Ulrici baseert zich op Amerikaans onderzoek. In de campagne in Normandië was gebleken dat slechts maximaal 25 procent van de frontsoldaten op de vijand had gevuurd. ‘Het is moeilijk voor Amerikanen om deze onthulling te aanvaarden, omdat deze aan de moed en vaderlandsliefde van hun eigen zoons en broeders afbreuk schijnt te doen,’ stelt kapitein Ulrici. Met gebrek aan moed heeft het ‘niet-schieten’ echter niet veel te maken. ‘Zo was er bv. een zwaar gedecoreerde compagniescommandant uit de Ie Wereldoorlog die zijn mannen in het vuur altijd voorging en aanspoorde. Toch bekende hij aan een bevriende officier, dat hij er — de gehele oorlog door — niet toe had kunnen komen, de trekker van zijn wapen over te halen. (Thans is hij Generaal bij het Korps Mariniers)’ legt de kapitein anekdotisch uit.

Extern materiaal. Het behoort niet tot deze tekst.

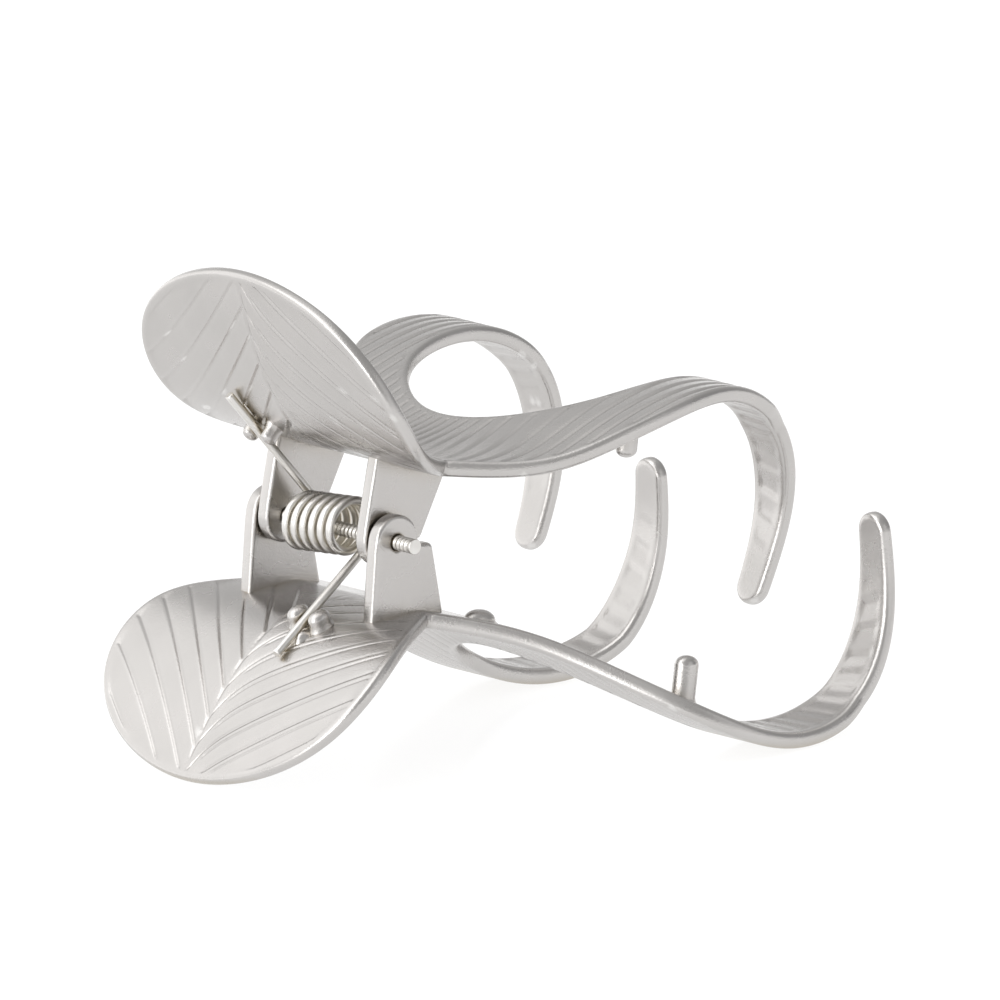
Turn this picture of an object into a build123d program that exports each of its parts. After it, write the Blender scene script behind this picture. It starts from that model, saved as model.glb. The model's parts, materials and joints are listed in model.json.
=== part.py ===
"""Sprung hair claw: two cast halves with leaf-shaped finger pads and two tines each, a hinge pin and a spring.

Each half is drawn in the clip's own frame: the hinge runs along Y through the origin, the jaws point to +X, the
finger pads to -X, and the upper half lies above the middle plane z = 0. The lower half is the same form turned
half a turn about X. The finished clip is then pitched so that it rests on its lower pad and its two lower arms.
"""

from build123d import *
import math
import os

# ---- plate: one curved sheet that makes the pad and the jaw (mm) ----
CREASE_X = 4.3                # sharp bend between pad and jaw, ahead of the pin
CREASE_HEIGHT = 7.4           # from the pin's axis to the plate's inner face at the crease
CREASE_HALF_WIDTH = 12.7
CREASE_OVERLAP = 1.2          # how far the pad's and the jaw's outlines run past the crease, inside each other
CREASE_EASE = 0.35            # how much narrower each is there
PLATE_THICKNESS = 1.85        # of the jaw, and of the pad where it leaves the crease
PAD_RIM_THICKNESS = 1.4

# ---- finger pad ----
PAD_BACK = 17.8               # pad tip behind the pin
PAD_HEIGHT = 27.6             # pad tip above the middle plane
PAD_HALF_WIDTH = 20.8

# ---- jaw ----
JAW_REACH = 53.6              # furthest point of the tines ahead of the pin
JAW_HEIGHT = 18.6             # crest of the arms above the middle plane
TINE_DROP = 6.8               # how far a tine's tip passes the middle plane
TINE_PITCH = 18.6             # spacing of the four tine tips across the clip
TINE_TIP_WIDTH = 4.2
TINE_WIDTH = 6.3              # where the arm turns down into the tine
JAW_SHIFT = -2.4              # the set of four tines sits this far off the pads' centre line

# ---- hinge ----
PIN_RADIUS = 0.8
PIN_RUNNING_CLEARANCE = 0.05
PIN_NEAR_END = 14.0           # threaded end that stands out of the near ear
PIN_FAR_END = 12.6
THREAD_PITCH = 0.62
THREAD_DEPTH = 0.16
EAR_HEAD_RADIUS = 3.0
EAR_THICKNESS = 1.7
EAR_GAP = 0.35                # between an upper ear and the lower ear beside it
LOWER_EAR_FACE = 11.1         # outer face of the lower ears, from the centre line
EAR_SHOULDER_X = 4.7          # stop bump on the jaw side of an ear's head
EAR_SHOULDER_RADIUS = 0.8
EAR_FOOT_FRONT = 7.2
EAR_FOOT_SINK = 0.9           # how deep an ear's foot runs into the plate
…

Een peloton op de gevechtsbaan van het Infanterie Schietkamp. Foto Beeldbank NIMH
Tijdens de Koreaoorlog wisten de Amerikanen het aantal schietende frontsoldaten op te krikken. ‘Door intensieve inspanning is dit gemiddelde in Korea wel opgevoerd, doch slechts tot een maximum van 50%! Met andere woorden: heden ten dage is er van elke twee Amerikaanse soldaten slechts één, waarop men kan rekenen, als hij tegenover de vijand staat.’ Een van de methoden om het aantal te verhogen, aldus Ulrici, ‘is de man tevoren op realistische manier kennis laten maken met datgene wat hij eventueel op het slagveld zal ervaren (geluiden gewonden, etc.).’ Bij de Amerikanen uitte dit zich in de Infiltration Course, de gevechtsbaan, ‘daar deze eigenlijk het volledige karakter weergeeft van alle geluiden en handelingen, die de soldaat op het gevechtsveld kan verwachten (vuurdoop). In de praktijk blijkt dat degenen die deze baan hebben doorlopen, psychisch veel beter voorbereid zijn op wat te wachten staat’.
Kapitein Ulrici sluit af met een uitgebreide lijst over onder andere doel, bouw en werkwijze van de gevechtsbaan. ‘Het is zeer verheugend dat ook onze legerleiding er toe overgegaan is om ook in onze opleidingen meer realiteit te brengen. Het Infanterie schietkamp “de Harskamp” is nu ook in het bezit van een gevechtsbaan en het is de bedoeling van de Legerleiding dat ook alle Nederlandse Militairen deze baan zullen moeten doorlopen.’